I guess my question is, is why? I'm not being bitter or hateful. I'm just curious. What makes some "BOOM" make a complete change like that? Some say it's freedom....but I still don't get it.
2 things come to mind:

1. When people discover that they've been lied to about a small thing, they question everything they've been taught--even the big things. Steve Pixler said that (not verbatim) in a sermon awhile back, and he's an ultra-con--not even CLOSE to being a liberal. And I agree with him wholeheartedly. That's why it's important to be 100% honest about what the Word of God says and doesn't say, and that's why people leave everything behind and not just a few things.

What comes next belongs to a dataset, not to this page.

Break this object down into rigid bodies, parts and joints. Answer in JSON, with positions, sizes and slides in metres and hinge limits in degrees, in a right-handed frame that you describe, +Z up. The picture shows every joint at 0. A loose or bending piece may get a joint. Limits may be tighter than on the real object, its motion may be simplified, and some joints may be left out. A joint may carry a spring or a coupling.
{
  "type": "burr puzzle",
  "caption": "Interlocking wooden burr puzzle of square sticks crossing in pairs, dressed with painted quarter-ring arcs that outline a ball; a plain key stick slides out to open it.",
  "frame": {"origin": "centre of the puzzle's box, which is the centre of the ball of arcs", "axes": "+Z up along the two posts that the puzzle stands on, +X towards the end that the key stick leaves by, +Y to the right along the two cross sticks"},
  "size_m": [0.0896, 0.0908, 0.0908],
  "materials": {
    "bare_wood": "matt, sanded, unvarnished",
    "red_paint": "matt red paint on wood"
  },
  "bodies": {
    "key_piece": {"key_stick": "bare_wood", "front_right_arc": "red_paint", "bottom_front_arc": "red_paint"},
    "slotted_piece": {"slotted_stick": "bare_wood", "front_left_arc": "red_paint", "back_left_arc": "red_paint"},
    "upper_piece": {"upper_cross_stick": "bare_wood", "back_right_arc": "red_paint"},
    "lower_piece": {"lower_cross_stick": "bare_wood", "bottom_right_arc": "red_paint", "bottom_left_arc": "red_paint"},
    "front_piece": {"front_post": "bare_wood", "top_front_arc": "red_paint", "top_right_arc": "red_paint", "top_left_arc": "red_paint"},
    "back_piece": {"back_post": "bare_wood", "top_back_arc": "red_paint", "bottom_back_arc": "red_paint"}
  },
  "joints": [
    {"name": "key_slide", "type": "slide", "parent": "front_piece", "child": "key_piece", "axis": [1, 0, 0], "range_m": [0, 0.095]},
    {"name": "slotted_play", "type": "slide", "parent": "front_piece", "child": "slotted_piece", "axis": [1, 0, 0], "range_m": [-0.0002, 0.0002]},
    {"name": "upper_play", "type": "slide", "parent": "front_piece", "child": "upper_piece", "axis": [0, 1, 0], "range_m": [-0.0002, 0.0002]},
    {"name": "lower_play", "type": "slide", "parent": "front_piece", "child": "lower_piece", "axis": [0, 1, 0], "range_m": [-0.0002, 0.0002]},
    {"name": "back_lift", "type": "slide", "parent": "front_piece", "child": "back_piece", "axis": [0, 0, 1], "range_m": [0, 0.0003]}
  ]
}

2. It's rarely an overnight change, even when it appears that way. Most people have been thinking, considering, wondering, questioning for a long, long time. They just keep those thoughts private, so when they finally surface they may be surprising--but it's doubtful that they're new.

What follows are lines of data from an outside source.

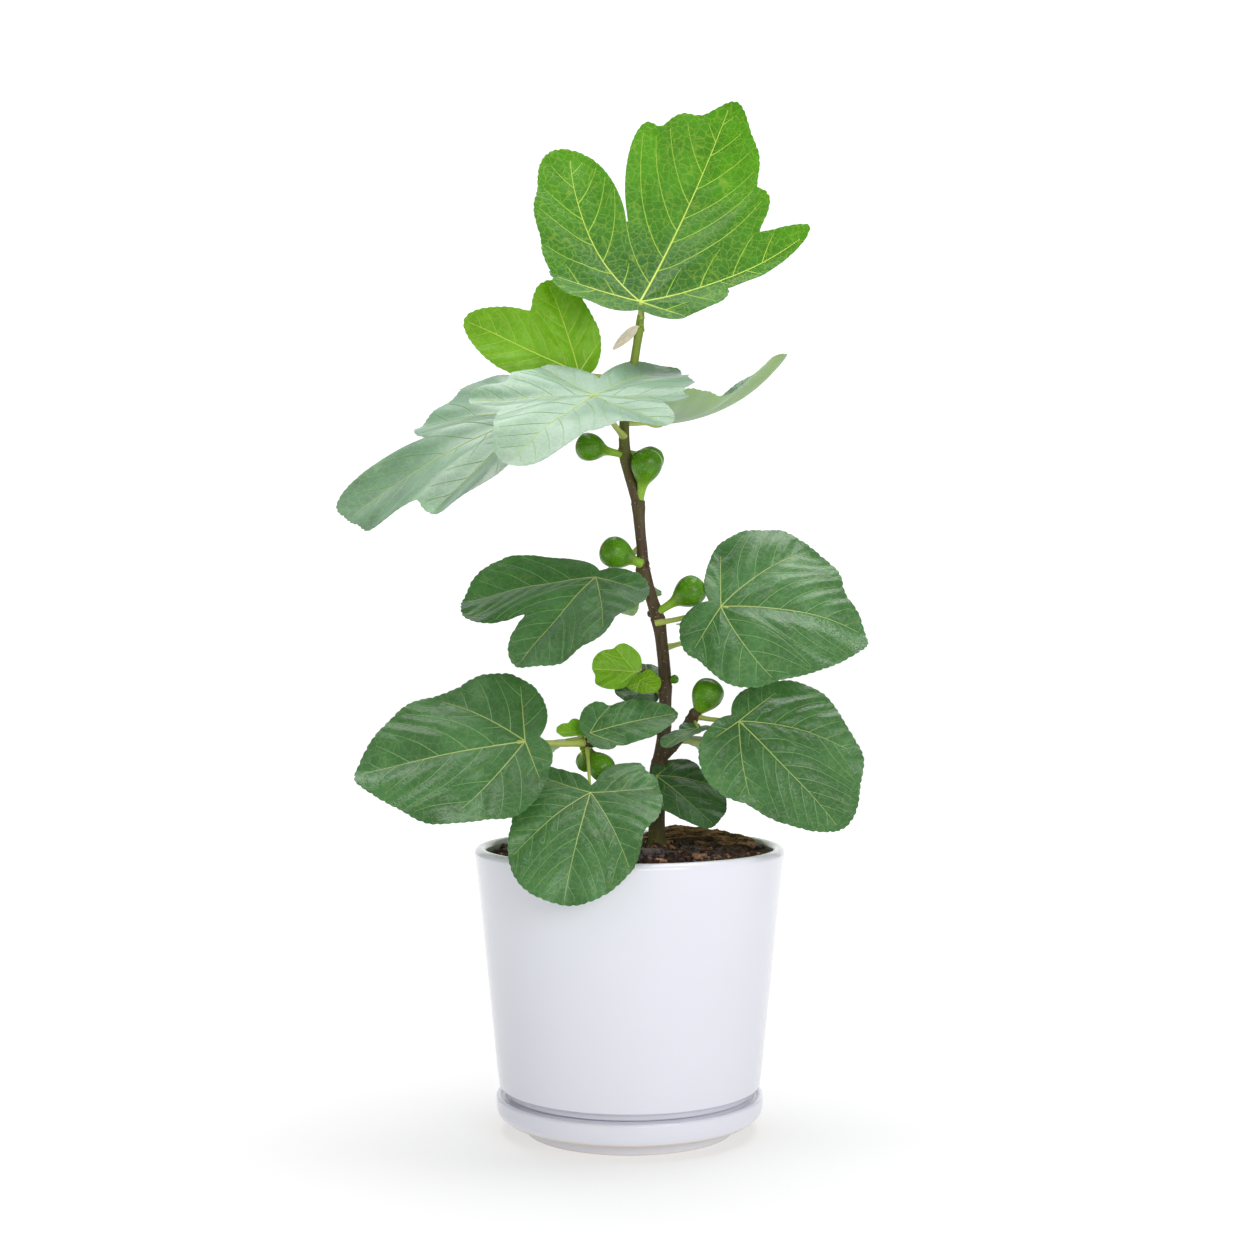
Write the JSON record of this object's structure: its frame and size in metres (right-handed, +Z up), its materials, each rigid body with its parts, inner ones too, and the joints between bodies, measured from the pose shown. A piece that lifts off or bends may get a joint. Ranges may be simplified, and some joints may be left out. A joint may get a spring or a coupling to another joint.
{
  "type": "potted fig plant",
  "caption": "Young fig plant with a leaning stem, broad lobed leaves on long stalks and round green figs, in a tapered glazed pot that stands in a low saucer.",
  "frame": {"origin": "centre of the saucer's flat underside", "axes": "+Z up, -Y towards the front as pictured, +X to the viewer's right"},
  "size_m": [0.3719, 0.2897, 0.7383],
  "materials": {
    "glaze": "gloss",
    "soil": "matte",
    "bark": "matte",
    "stem": "satin",
    "leaf": "satin",
    "young_leaf": "satin",
    "fig": "satin",
    "stipule": "matte"
  },
  "bodies": {
    "root": {"main_stem": "stem", "shoot_left": "stem", "shoot_right": "stem", "shoot_small": "stem", "leaf_top": "young_leaf", "leaf_upper_left": "young_leaf", "leaf_middle_front": "leaf", "leaf_middle_right": "leaf", "leaf_middle_left": "leaf", "leaf_lower_left": "leaf", "leaf_lower_right": "leaf", "leaf_shoot_right": "leaf", "leaf_shoot_edge": "leaf", "leaf_stem_foot": "leaf", "leaf_shoot_left": "leaf", "leaf_bud": "young_leaf", "leaf_over_rim": "leaf", "leaf_small_left": "young_leaf", "leaf_small_right": "young_leaf", "leaf_small_back": "leaf", "leaf_inner": "leaf", "leaf_rear_top": "young_leaf", "leaf_rear_upper": "leaf", "leaf_rear_middle": "leaf", "leaf_rear_lower": "leaf", "leaf_rear_left": "leaf", "leaf_rear_right": "leaf", "dry_scale": "stipule", "fig_top_left": "fig", "fig_top_right": "fig", "fig_top_rear": "fig", "fig_middle": "fig", "fig_right": "fig", "fig_shoot": "fig", "fig_front": "fig", "fig_behind": "fig", "fig_bud": "fig", "pot": "glaze", "saucer": "glaze", "soil": "soil", "bark_slab": "bark", "bark_front": "bark", "bark_front_small": "bark", "bark_chip": "bark"}
  },
  "joints": []
}
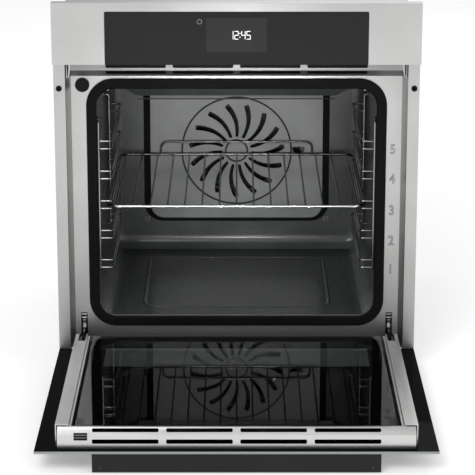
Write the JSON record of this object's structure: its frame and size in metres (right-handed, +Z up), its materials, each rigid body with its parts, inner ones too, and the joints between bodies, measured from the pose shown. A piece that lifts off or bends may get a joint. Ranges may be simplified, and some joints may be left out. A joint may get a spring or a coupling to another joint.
{
  "type": "wall oven",
  "caption": "Built-in 60 cm electric wall oven with a drop-down glass door shown open, touch control panel, vent rail, wire shelf, side racks and convection fan.",
  "frame": {"origin": "underside of the base tray, on the oven's middle plane, in the cabinet's front plane (the back of the front frame's side flanges)", "axes": "+X to the right seen from the front, +Y into the cabinet, +Z up; the front faces -Y"},
  "size_m": [0.595, 1.02, 0.62],
  "materials": {
    "satin_steel": "brushed satin stainless steel",
    "door_trim": "satin",
    "panel_glass": "black glossy glass",
    "display": "dark display",
    "black_plastic": "matte black",
    "handle_metal": "satin black anodised",
    "rubber_seal": "matte silicone",
    "enamel": "grey glass enamel on steel",
    "chrome_wire": "polished",
    "screw_steel": "plain",
    "element_steel": "heat tinted",
    "fan_steel": "mill",
    "zinc_steel": "zinc coated sheet",
    "blower_blades": "mill",
    "door_glass": "dark printed glass",
    "inner_panes": "clear heat-reflecting glass",
    "lamp_clear": "clear",
    "ceramic_white": "white",
    "glass_wool": "fibrous",
    "circuit_board": "green laminate"
  },
  "bodies": {
    "oven_body": {"fascia_panel": "satin_steel", "control_glass": "panel_glass", "control_carrier": "black_plastic", "display_module": "display", "vent_rail": "satin_steel", "front_frame": "satin_steel", "door_gasket": "rubber_seal", "frame_plug": "black_plastic", "frame_screw_bushes": "black_plastic", "cavity_liner": "enamel", "lamp_socket": "ceramic_white", "lamp_glass": "lamp_clear", "lamp_bulb": "lamp_clear", "rear_baffle": "enamel", "fan_cover": "enamel", "fan_cover_screws": "screw_steel", "fan_chamber": "enamel", "ring_element": "element_steel", "fan_motor": "zinc_steel", "grill_element": "element_steel", "bottom_element": "element_steel", "temperature_probe": "screw_steel", "rack_left": "chrome_wire", "rack_right": "chrome_wire", "rack_studs": "chrome_wire", "insulation_blanket": "glass_wool", "base_tray": "zinc_steel", "side_panel_left": "zinc_steel", "side_panel_right": "zinc_steel", "top_cover": "zinc_steel", "casing_screws": "screw_steel", "deck_plate": "zinc_steel", "rear_panel": "zinc_steel", "cable_gland": "black_plastic", "terminal_block": "black_plastic", "blower_housing": "black_plastic", "blower_motor": "zinc_steel", "air_duct": "zinc_steel", "power_board": "circuit_board", "hinge_receivers": "zinc_steel", "hinge_arms": "zinc_steel", "hinge_pins": "screw_steel"},
    "door": {"outer_glass": "door_glass", "middle_glass": "inner_panes", "inner_glass": "inner_panes", "glass_spacers": "black_plastic", "door_side_profile_left": "door_trim", "door_side_profile_right": "door_trim", "door_top_rail": "satin_steel", "door_bottom_rail": "door_trim", "latch_insert": "black_plastic", "handle_profile": "handle_metal", "handle_end_caps": "black_plastic", "handle_screws": "screw_steel", "hinge_cases": "zinc_steel"},
    "convection_fan_wheel": {"convection_fan": "fan_steel", "fan_shaft": "screw_steel", "fan_nut": "screw_steel"},
    "cooling_fan_wheel": {"blower_wheel": "blower_blades"},
    "shelf": {"wire_shelf": "chrome_wire"}
  },
  "joints": [
    {"name": "door_hinge", "type": "hinge", "parent": "oven_body", "child": "door", "pos_m": [0, -0.0035, 0.02], "axis": [-1, 0, 0], "range_deg": [0, 90]},
    {"name": "shelf_slide", "type": "slide", "parent": "oven_body", "child": "shelf", "axis": [0, -1, 0], "range_m": [0, 0.018]},
    {"name": "convection_fan_spin", "type": "hinge", "parent": "oven_body", "child": "convection_fan_wheel", "pos_m": [0, 0.455, 0.2475], "axis": [0, -1, 0], "continuous": true},
    {"name": "cooling_fan_spin", "type": "hinge", "parent": "oven_body", "child": "cooling_fan_wheel", "pos_m": [0, 0.44, 0.532], "axis": [1, 0, 0], "continuous": true}
  ]
}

The problem really compounds itself when the person who is questioning doesn't have a firm foundation in God's Word and a strong personal relationship with God. Then that person is left to try to figure everything out without any guidance, and that spells disaster. A good response to seeing that men fail and men lie and men are hypocritical is to go back to the Word and see a God who doesn't fail and doesn't lie and who is dependable, and get answers from Him. That will bring calm in the midst of chaos. People aren't trustworthy, but God is. It's very dangerous to depend on people for our relationship with God and it's unproductive to expect people to be anything less than people. Human beings are fallible, and expecting them to be fallible helps us approach human relationships with a large measure of pragmatism and even a sense of humor.

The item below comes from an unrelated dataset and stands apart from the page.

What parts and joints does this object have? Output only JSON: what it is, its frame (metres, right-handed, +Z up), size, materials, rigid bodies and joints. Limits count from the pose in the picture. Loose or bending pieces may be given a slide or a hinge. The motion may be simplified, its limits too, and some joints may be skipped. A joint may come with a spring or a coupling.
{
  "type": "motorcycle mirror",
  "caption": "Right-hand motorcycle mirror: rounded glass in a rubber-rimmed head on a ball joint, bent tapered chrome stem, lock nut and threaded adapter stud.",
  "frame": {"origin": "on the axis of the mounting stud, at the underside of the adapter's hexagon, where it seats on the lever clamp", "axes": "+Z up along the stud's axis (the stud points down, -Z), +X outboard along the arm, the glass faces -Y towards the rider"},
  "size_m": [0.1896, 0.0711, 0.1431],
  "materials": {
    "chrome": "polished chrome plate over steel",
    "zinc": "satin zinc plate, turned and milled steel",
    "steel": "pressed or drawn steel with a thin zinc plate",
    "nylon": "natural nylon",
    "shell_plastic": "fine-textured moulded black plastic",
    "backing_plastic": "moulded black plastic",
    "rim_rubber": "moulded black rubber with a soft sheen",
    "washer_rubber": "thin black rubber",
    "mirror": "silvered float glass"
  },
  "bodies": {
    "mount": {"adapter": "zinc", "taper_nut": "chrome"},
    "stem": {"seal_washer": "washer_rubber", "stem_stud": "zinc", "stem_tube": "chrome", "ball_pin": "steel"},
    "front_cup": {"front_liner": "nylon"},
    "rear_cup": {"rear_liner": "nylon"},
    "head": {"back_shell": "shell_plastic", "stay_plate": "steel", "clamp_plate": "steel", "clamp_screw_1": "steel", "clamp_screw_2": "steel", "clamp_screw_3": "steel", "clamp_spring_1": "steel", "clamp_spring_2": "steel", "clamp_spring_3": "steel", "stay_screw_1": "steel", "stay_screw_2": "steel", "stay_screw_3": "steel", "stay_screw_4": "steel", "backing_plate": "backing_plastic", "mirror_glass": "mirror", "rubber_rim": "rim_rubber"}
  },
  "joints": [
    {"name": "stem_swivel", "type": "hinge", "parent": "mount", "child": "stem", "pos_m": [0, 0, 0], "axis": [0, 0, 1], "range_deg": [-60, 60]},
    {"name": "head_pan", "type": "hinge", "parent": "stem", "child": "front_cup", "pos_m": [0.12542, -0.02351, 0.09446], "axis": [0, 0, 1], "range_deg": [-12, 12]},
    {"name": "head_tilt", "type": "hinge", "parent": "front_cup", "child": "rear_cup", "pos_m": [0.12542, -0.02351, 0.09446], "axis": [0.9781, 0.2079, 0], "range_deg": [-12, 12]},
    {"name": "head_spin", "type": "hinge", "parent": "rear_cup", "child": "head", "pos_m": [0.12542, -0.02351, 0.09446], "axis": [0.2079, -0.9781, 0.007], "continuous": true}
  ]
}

Okay, wait...what was the question again?
__________________
"God, send me anywhere, only go with me. Lay any burden on me, only sustain me. And sever any tie in my heart except the tie that binds my heart to Yours."
--David Livingstone


"To see no being, not God’s or any, but you also go thither,
To see no possession but you may possess it—enjoying all without labor or purchase—
abstracting the feast, yet not abstracting one particle of it;…."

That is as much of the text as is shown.